[SOURCE RECORDS start]

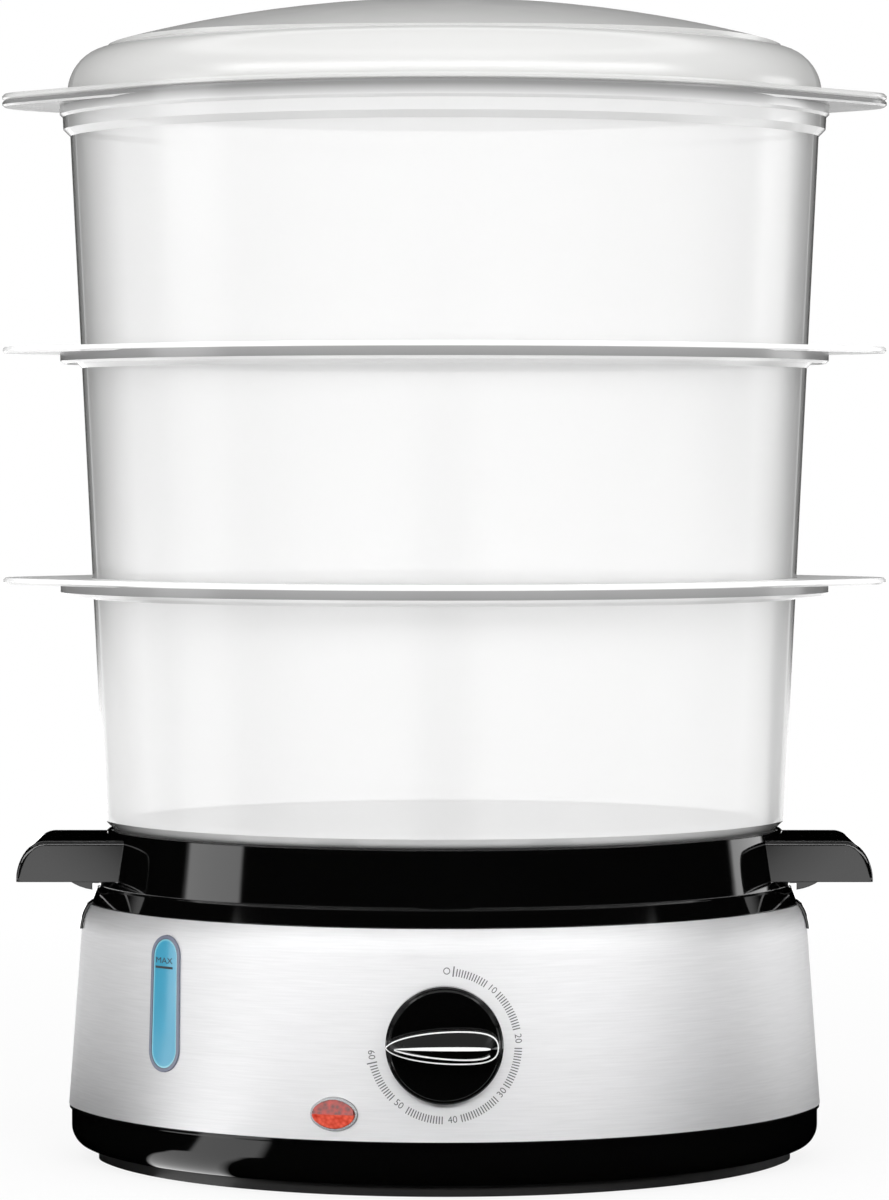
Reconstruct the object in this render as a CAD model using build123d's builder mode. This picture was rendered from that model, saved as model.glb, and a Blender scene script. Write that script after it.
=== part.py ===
"""Three-tier electric food steamer: base, timer, drip tray, three baskets and lid.

Millimetres, +Z up.  The origin is the middle of the foot rim on the table, X runs from
ear to ear and the controls face -Y.  Every wall in plan is a parallel offset of one
four-arc oval, so a wall is named by its half width, the distance from the middle to the
wall at the +X end.
"""

from build123d import *
from math import atan, atan2, cos, degrees, radians, sin, sqrt, tan
import os

# Plan oval: outline of the foot of the steel band
OVAL_HALF_WIDTH = 130.0
OVAL_HALF_DEPTH = 109.0
OVAL_END_RADIUS = 55.0

# Heights above the table
PLATE_LIFT = 1.0
HOUSING_BOTTOM = 3.5
BAND_BOTTOM = 19.2
TANK_RIM_BOTTOM = 83.8
BAND_TOP = 88.0
RING_TOP = 94.4
TRAY_TOP = 113.9
TIER_PITCH = 79.4
TOP_BASKET_EXTRA = 5.1
NEST_DEPTH = 7.1
LID_SHOULDER_RISE = 18.4
LID_CROWN_RISE = 16.0

# Base shell, each width stepped out or in from the top of the ring
RING_TOP_HALF_WIDTH = 119.6
RING_TAPER = 2.4
RING_LAND = 6.1
RING_EDGE = 0.6
BAND_LIP = 0.4
BAND_SHOULDER_TURN = 2.8
BAND_SHOULDER_HEIGHT = 79.8
BAND_TAPER = 4.5
BAND_THICKNESS = 0.6
BAND_GAP = 0.3
BEAD_STEP = 0.2
BEAD_HEIGHT = 1.2
HOUSING_STEP = 0.9
HOUSING_WALL = 2.5
HOUSING_CORNER = 8.5
HOUSING_FLANGE = 12.0
FOOT_STEP = 9.3
FOOT_RIM_WIDTH = 4.0
TAB_HALF_DEPTH = 9.0
TAB_THICKNESS = 0.9
TAB_GAP = 0.1
TAB_DROP = 8.2
WALL_REACH = 8.0
PLATE_SLOT_LENGTH = 26.0
PLATE_SLOT_WIDTH = 3.0
PLATE_SLOT_PITCH = 8.0
PLATE_SLOT_ROWS = 5

# Feet and screws
FOOT_RADIUS = 9.0
FOOT_POCKET_DEPTH = 1.4
FOOT_EDGE = 0.5
FOOT_END_MARGIN = 34.0
FOOT_SIDE_MARGIN = 24.5
SCREW_RADIUS = 1.6
SCREW_HEAD_RADIUS = 3.1
SCREW_HEAD_HEIGHT = 1.5
SCREW_CLEARANCE = 0.1
BOSS_RADIUS = 4.0
BASE_SCREW_X = 62.0
BASE_BOSS_HEIGHT = 12.0

# Water tank and heater
TANK_RING_GAP = 3.5
TANK_FLANGE_STEP = 0.4
TIMER_ROOM = 40.4
TANK_WALL = 2.2
TANK_DEPTH = 61.0
TANK_DRAFT = 3.0
TANK_CORNER = 12.0
TANK_FLOOR_EDGE = 4.0
HEATER_RADIUS = 33.0
HEATER_FLANGE_RADIUS = 41.0
HEATER_FLANGE_THICKNESS = 3.0
HEATER_RISE = 3.5
HEATER_EDGE = 1.0
HEATER_CLEARANCE = 0.6
SEAL_THICKNESS = 1.5
STRAP_WIDTH = 14.0
STRAP_THICKNESS = 1.5
STRAP_SCREW_X = 48.0
BLADE_X = 22.0
BLADE_THICKNESS = 0.8
BLADE_WIDTH = 6.3
BLADE_LENGTH = 8.0
TERMINAL_GAP = 2.3
TERMINAL_LENGTH = 30.0
TERMINAL_WIDTH = 14.0
TERMINAL_HEIGHT = 13.0
TERMINAL_POLES = 3
CUTOUT_RADIUS = 8.0
CUTOUT_HEIGHT = 5.0
CUTOUT_Y = 20.0
INLET_RADIUS = 4.6
INLET_FLANGE_RADIUS = 6.4
INLET_FLANGE = 2.2
INLET_BORE = 3.2
INLET_HEIGHT = 11.2
INLET_X = -40.0

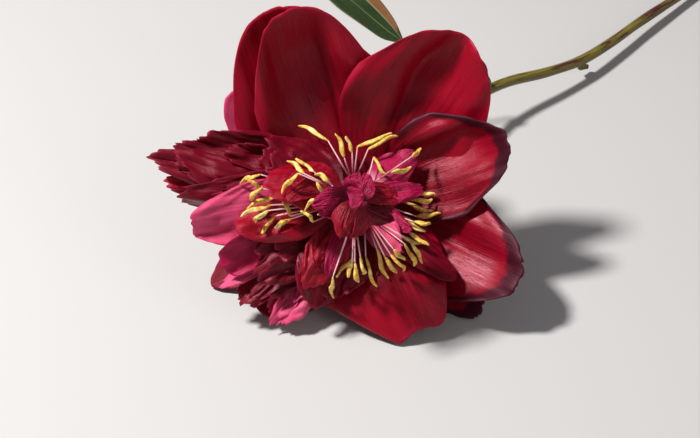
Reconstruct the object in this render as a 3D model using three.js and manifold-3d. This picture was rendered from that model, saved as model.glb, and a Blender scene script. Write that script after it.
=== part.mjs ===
// A cut peony lying on its side: an open, half-double head that rests on its lower petals,
// on a bent stem whose cut end touches the surface, with one leaf.
//
// Two frames are used. The part's own frame has +Z up and the surface at Z = 0. The head's frame
// has its origin in the middle of the flower's face, z along the flower's axis towards whoever looks
// into it, x to the right and y up the face. Lengths are in millimetres and angles in degrees.
import * as THREE from "three";
import Module from "manifold-3d";

// ---------- Driving dimensions ----------
const FACE_LIFT = 40; // the flower's axis rises this far above the surface
const HEAD_HEIGHT = 42.2; // the middle of the face above the surface
const PETAL_THICKNESS = 0.7;
const SEPAL_THICKNESS = 1.1;
const LEAF_THICKNESS = 0.8;
const CLEARANCE = 0.35; // left between pieces that touch
const RECEPTACLE_RADIUS = 11;
const RECEPTACLE_TOP = -19; // the receptacle's tip, below the middle of the face
const RECEPTACLE_DEPTH = 10;
const SEPAL_RING = RECEPTACLE_RADIUS - 0.5; // how far from the axis each kind of piece stands
const GUARD_RING = RECEPTACLE_RADIUS - 1;
const PETAL_RING = RECEPTACLE_RADIUS - 2.5;
const FRONT_RING = RECEPTACLE_RADIUS - 4;
const PETALOID_RING = RECEPTACLE_RADIUS - 5;
const INNER_RING = RECEPTACLE_RADIUS - 5.2;
const NECK_LENGTH = 7;
const STEM_DIAMETER = 4.2;
const STEM_SIDES = 8;
const PETIOLE_DIAMETER = 2.4;
const CLAW_WIDTH = 4.4; // a petal's foot
const FILAMENT_DIAMETER = 0.9;
const ANTHER_DIAMETER = 2.3;
const CARPEL_LENGTH = 12;
const CARPEL_DIAMETER = 4;

const rad = THREE.MathUtils.degToRad;
const V = (x, y, z) => new THREE.Vector3(x, y, z);

// ---------- Colours ----------
const skin = (color, roughness) =>
  new THREE.MeshStandardMaterial({ color, roughness, metalness: 0 });
const CRIMSON = skin(0x8c0a22, 0.45);
const WINE = skin(0x5a0518, 0.5);
const MAGENTA = skin(0xb01048, 0.45);
const PINK = skin(0xd8506e, 0.55);
const GOLD = skin(0xe6b030, 0.7);
const STEM_GREEN = skin(0x6b6a2a, 0.55);
const LEAF_GREEN = skin(0x26331a, 0.5);
const PALE_GREEN = skin(0x8f8f4a, 0.6);

// ---------- Closed lofts ----------
// Joins rings of points into one closed body. The first ring is closed by a fan about its middle.
// The last one is too, or with flatEnd it is closed by a strip between its two long sides, and the
// patches of the second side are split along the same diagonals as those of the first behind them.
function loft(rings, flatEnd = false) {
  const sides = rings[0].length;
  const points = rings.flat();
  const faces = [];
  for (let i = 0; i + 1 < rings.length; i++) {
    for (let j = 0; j < sides; j++) {
      const a = i * sides + j;
      const b = i * sides + ((j + 1) % sides);
      if (flatEnd && j >= sides / 2) {
        faces.push(a, b, a + sides, b, b + sides, a + sides);
      } else {
        faces.push(a, b, b + sides, a, b + sides, a + sides);
      }
    }
  }
  const middle = (ring) =>
    ring.reduce((sum, p) => sum.add(p), V(0, 0, 0)).divideScalar(sides);
  const fan = (start, turned) => {
    const pole = points.push(middle(points.slice(start, start + sides))) - 1;
    for (let j = 0; j < sides; j++) {
      const edge = [start + j, start + ((j + 1) % sides)];
      faces.push(pole, ...(turned ? edge : edge.reverse()));
    }
  };
  const last = (rings.length - 1) * sides;
  fan(0, false);
  if (flatEnd) {
    for (let j = 0; j + 1 < sides / 2; j++) {
      const near = last + j;
      const far = last + sides - 1 - j;
      faces.push(near, near + 1, far - 1, near, far - 1, far);
    }
  } else {
    fan(last, true);
  }
  const geometry = new THREE.BufferGeometry().setFromPoints(points);
  geometry.setIndex(faces);
  geometry.computeVertexNormals();
  return geometry;
}

// ---------- The pile ----------
// The head is built from its back to its face, each piece laid on those behind it. The pile keeps the
// height that they reach over a square net on the face, and pieces laid later are raised clear of it.
const CELL = 0.5;
const PILE_HALF = 110;
const ACROSS = Math.round((2 * PILE_HALF) / CELL);
const STEEPEST = 3; // slopes past this count no further towards the gap
const pile = new Float32Array(ACROSS * ACROSS).fill(-1e3);
const cellOf = (x) =>
  THREE.MathUtils.clamp(Math.floor((x + PILE_HALF) / CELL), 1, ACROSS - 2);

function pileUnder(p) {
  const column = cellOf(p.x);
  const row = cellOf(p.y);
  let top = -1e3;
  for (let i = row - 1; i <= row + 1; i++) {
    for (let j = column - 1; j <= column + 1; j++) {
      top = Math.max(top, pile[i * ACROSS + j]);
    }
  }
  return top;
}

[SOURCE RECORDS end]

*BRIEF:* Write out again, exactly, the lines from the start of the entries up to and including the one with "baskets and lid.". Nothing else belongs in the reply.

*EXERCISE SOLUTION:*
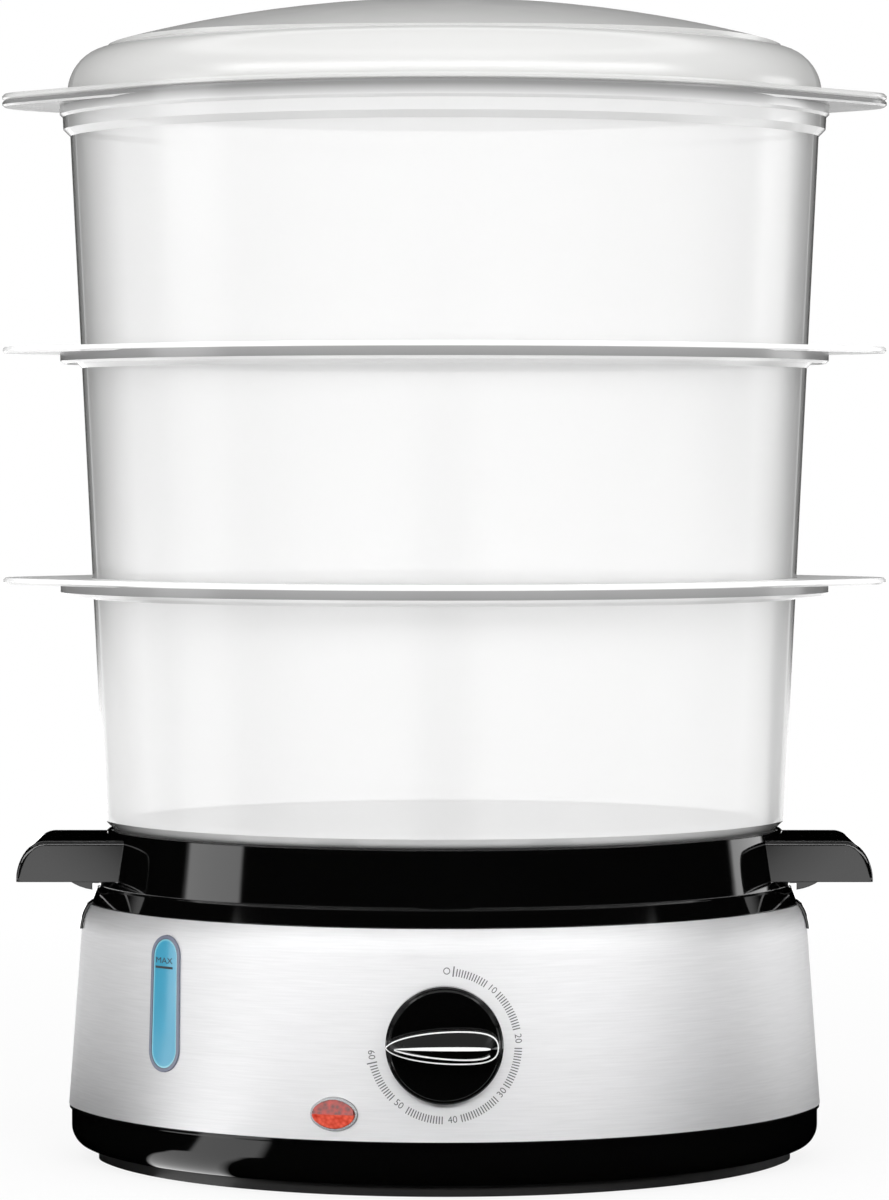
Reconstruct the object in this render as a CAD model using build123d's builder mode. This picture was rendered from that model, saved as model.glb, and a Blender scene script. Write that script after it.
=== part.py ===
"""Three-tier electric food steamer: base, timer, drip tray, three baskets and lid.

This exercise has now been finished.